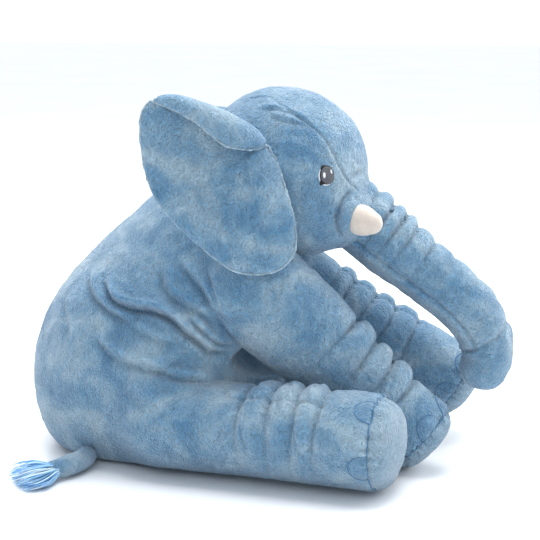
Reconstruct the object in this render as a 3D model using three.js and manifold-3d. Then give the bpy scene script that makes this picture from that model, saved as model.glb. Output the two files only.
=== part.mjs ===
// Sitting plush elephant: every sewn section is a cover with its stuffing, and
// the sections meet at soft joints. Millimetres, +X forward, +Y its left, +Z up.
import * as THREE from 'three';
import * as BufferUtils from 'three/addons/utils/BufferGeometryUtils.js';
import Module from 'manifold-3d';

const wasm = await Module();
wasm.setup();

// ---- driving sizes ---------------------------------------------------------
const CLOTH = 2.6;            // plush fabric with its pile
const GAP = 0.35;             // between a cover and the stuffing it holds
const CLEAR = 0.8;            // between two sewn sections that move
const ROOM = 1.9;             // the same, over the facets of a rounded root
const FLOOR = 0.4;            // limbs stop this far above the resting plane
const ROUND = 16;             // facets round a limb
const BODY_ROUND = 22;        // facets round the torso and the head
const SMOOTHED = 0.25;        // facets flatter than this are merged after a cut
const PLUSH_BLUE = 0x7cacd4;
const SOLE_BLUE = 0x8bb4d6;
const NAIL_BLUE = 0x5c93c6;
const FIBRE_WHITE = 0xf1f1ee;
const TUSK_WHITE = 0xf4f3f1;
const EYE_GREY = 0x3f454d;
const TASSEL_BLUE = 0x8fc4f2;
const PLUSH_ROUGH = 0.95;
const FRAME_SHIFT = 4.6;      // puts the origin under the middle of the bounding box
const SIDES = [['right', -1], ['left', 1]];

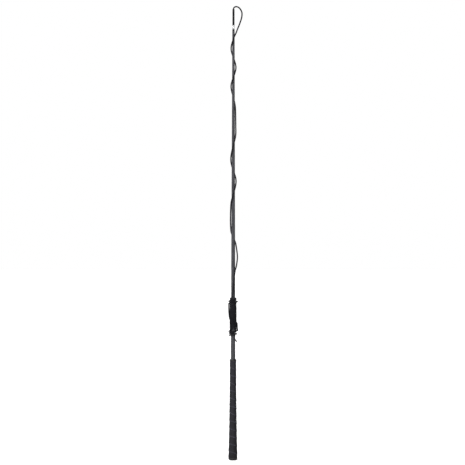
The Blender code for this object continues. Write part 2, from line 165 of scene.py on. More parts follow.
# The last run of the hank and the wraps: angle in degrees, stand-off from the runs that lie on the shaft, and
# height above the hank's foot, both in millimetres
WRAPS = (
    (-206, 0.0, 102.8), (-180, 0.0, 102.8), (-150, 0.6, 103.0), (-136, 2.4, 103.6),
    (-122, 4.2, 105.0), (-106, 4.9, 106.6), (-90, 5.0, 107.6), (-60, 4.8, 108.0),
    (-30, 4.7, 108.2), (0, 4.7, 108.0), (35, 4.7, 107.4), (65, 4.8, 106.6),
    (90, 5.0, 105.8), (115, 4.9, 104.6), (145, 4.8, 103.4), (180, 4.6, 102.4),
    (205, 4.3, 101.2), (228, 3.8, 100.4), (245, 4.0, 100.4), (256, 4.7, 100.2),
    (264, 5.0, 98.8), (269, 5.2, 95.6), (272, 5.2, 91.0), (274, 5.2, 85.0),
    (276, 5.1, 78.0), (280, 4.9, 70.0), (285, 4.6, 62.0), (292, 4.4, 54.0),
    (302, 4.4, 48.0), (316, 4.5, 43.5), (335, 4.6, 40.5), (360, 4.6, 38.0),
    (385, 4.7, 36.2), (405, 4.9, 34.0), (420, 5.1, 31.0), (430, 4.8, 26.0),
    (436, 4.6, 20.0), (441, 4.7, 12.0), (450, 5.3, 7.0), (460, 5.8, 4.0),
    (475, 5.4, 3.2), (495, 4.9, 3.4), (540, 4.7, 3.6), (585, 4.7, 2.8),
    (610, 4.4, 2.0), (630, 4.2, 1.6), (655, 3.4, 1.2), (690, 2.0, 0.6),
    (720, 1.2, 0.0), (760, 0.6, -0.2), (810, 0.4, -0.6), (860, 0.4, -1.0),
    (900, 0.4, -1.8), (950, 1.2, -3.4), (990, 3.2, -4.8), (1030, 1.6, -5.4),
    (1080, 0.4, -5.0), (1130, 1.0, -6.4), (1170, 2.7, -8.2), (1215, 1.7, -8.8),
    (1260, 0.4, -9.2), (1310, 1.4, -11.2), (1350, 2.5, -12.2), (1390, 1.5, -12.0),
    (1420, 0.4, -11.2), (1445, 0.4, -11.6), (1464, 0.6, -12.6),
)

# The popper, from the knot down: fall in metres, angle in degrees, stand-off in millimetres
POPPER = (
    (0.0000, 24, 0.4),
    (0.0040, 28, 0.4),
    (0.0080, 35, 0.5),
    (0.0112, 44, 0.8),
    (0.0134, 58, 1.0),
    (0.0152, 74, 1.2),
    (0.0170, 82, 2.2),
    (0.0186, 86, 3.8),
)


# Shapes


def around(angle, radius, z):
    """Points at an angle from the front towards the right, a radius from the axis and a height."""
    angle, radius, z = np.broadcast_arrays(angle, radius, z)
    return np.stack([radius * np.sin(angle), -radius * np.cos(angle), z], axis=-1)


def once_round(count):
    """A row of shares of a turn, evenly spaced."""
    return np.linspace(0, 1, count, endpoint=False)[None, :]


def travelled(line, **ends):
    """How far along a line each of its points lies."""
    return np.concatenate([[0], np.cumsum(np.linalg.norm(np.diff(line, axis=0, **ends), axis=1))])


def bell(x, middle, width):
    """A bell curve of height one."""
    return np.exp(-((x - middle) / width) ** 2)


def from_ends(z, foot, top, reach):
    """Grows from 0 at the foot and the top to 1 at a reach inside them."""
    return np.clip(np.minimum(z - foot, top - z) / reach, 0, 1)


def rings_of(node):
    """The heights, inner radii and outer radii of a turned CAD node, ring by ring."""
    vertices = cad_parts[node].data.vertices
    points = np.empty(3 * len(vertices), np.float32)
    vertices.foreach_get("co", points)
    points = points.reshape(-1, 3).astype(float)
    points = points[np.argsort(points[:, 2])]
    ring = np.concatenate([[0], np.cumsum(np.diff(points[:, 2]) > SAME_RING)])
    radius = np.hypot(points[:, 0], points[:, 1])
    heights = np.bincount(ring, weights=points[:, 2]) / np.bincount(ring)
    inner, outer = np.full(len(heights), np.inf), np.zeros(len(heights))
    np.minimum.at(inner, ring, radius)
    np.maximum.at(outer, ring, radius)
    return heights, inner, outer


SHAFT_RINGS = rings_of("shaft_cover")


def shaft_radius(z):
    """The braided shaft's outer radius at a height."""
    return np.interp(z, SHAFT_RINGS[0], SHAFT_RINGS[2])


def cubic(t, width, start, end, leaving, arriving):
    """A cubic from start to end as t goes from 0 to 1 over a width, with the slopes it leaves and arrives at."""
    first = (1 + 2 * t) * (1 - t) ** 2 * start + t * (1 - t) ** 2 * width * leaving
    return first + (t * t * (3 - 2 * t) * end - t * t * (1 - t) * width * arriving)


def ease(xs, ys, x):
    """A smooth curve through the points (xs, ys), with xs growing, that never passes a peak or a dip: cubic
    pieces whose slopes at the points are harmonic means of the slopes beside them."""
    xs, ys = np.array(xs, float), np.array(ys, float)
    step = np.diff(xs)
    slope = np.diff(ys) / step
    product, total = slope[:-1] * slope[1:], slope[:-1] + slope[1:]
    inner = np.where(product > 0, 2 * product / np.where(total == 0, 1, total), 0)
    at = np.concatenate([[slope[0]], inner, [slope[-1]]])
    i = np.clip(np.searchsorted(xs, x, side="right") - 1, 0, len(step) - 1)
    return cubic((x - xs[i]) / step[i], step[i], ys[i], ys[i + 1], at[i], at[i + 1])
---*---
:: CHALLENGE ::
Please print exactly what appears from the first line of the data through the line with "import Module from 'manifold-3d';", including both of those lines and nothing past them.

:: WRITTEN RESPONSE ::
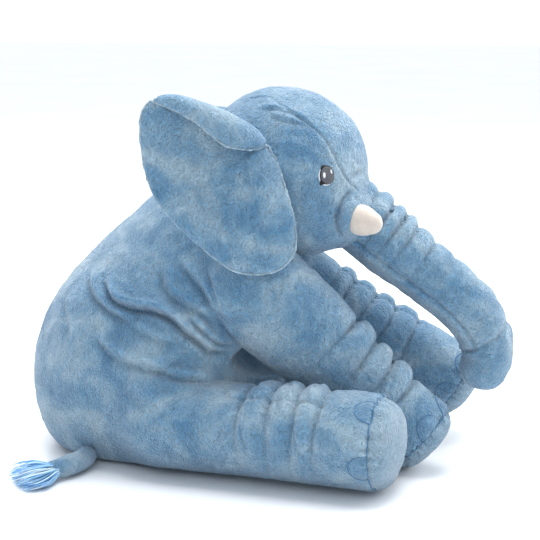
Reconstruct the object in this render as a 3D model using three.js and manifold-3d. Then give the bpy scene script that makes this picture from that model, saved as model.glb. Output the two files only.
=== part.mjs ===
// Sitting plush elephant: every sewn section is a cover with its stuffing, and
// the sections meet at soft joints. Millimetres, +X forward, +Y its left, +Z up.
import * as THREE from 'three';
import * as BufferUtils from 'three/addons/utils/BufferGeometryUtils.js';
import Module from 'manifold-3d';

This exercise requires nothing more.